Getting the tribute during the Flag Retreat Ceremony was incredibly meaningful, Rex said. The family attended the Veterans’ Day ceremony there while visiting the theme park. And they stopped by for a commemoration even if it wasn’t a holiday.
“I taught my kids to respect and honor the flag here,” she said.
That patriotism wore off not only on Merola but on Rex’s oldest son, Branden. On Aug. 5, he graduated from boot camp at Marine Corps Recruit Depot San Diego and is now a private in the Marines.
Murrell reports back to Camp Pendleton on Aug. 16 where he will train to become either an air traffic controller or work with unmanned vehicles.
“I’m really proud of my brother for getting this award,” he said. “He always inspired me to do what I want to do. As the oldest brother, I stayed back, but when Dylan (died) I didn’t see myself doing anything else but becoming a Marine. I always saw how military service members were respected, and I wanted to do something that people looked up to, too.”

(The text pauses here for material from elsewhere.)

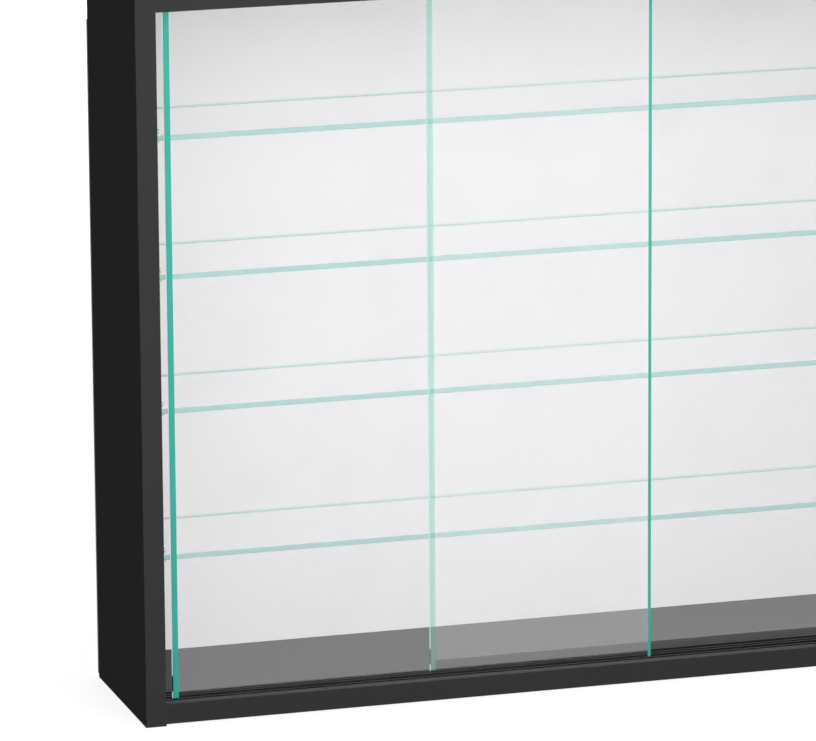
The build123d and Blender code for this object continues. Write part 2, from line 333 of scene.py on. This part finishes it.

At the ceremony, Murrell witnessed the respect his brother received as hundreds of park visitors took time out of their day to watch the flag come down. Among the crowd, dozens of veterans participated as their service branch was recognized.
Among them was Leroy Homer, 63, a Navy veteran from Lompoc who was visiting Disneyland with his wife. The flag ceremony is a “must-do” whenever they visit the theme park.
“When you sign the contract, we’re putting our lives on the line for our country,” Homer said. “We understand that’s part of our job, and someone has to defend our way of life.”
Attending Merola’s ceremony made his visit to Disneyland all the more special.
I’m here to honor a brother-in-arms,” he said. “We have to support each other.”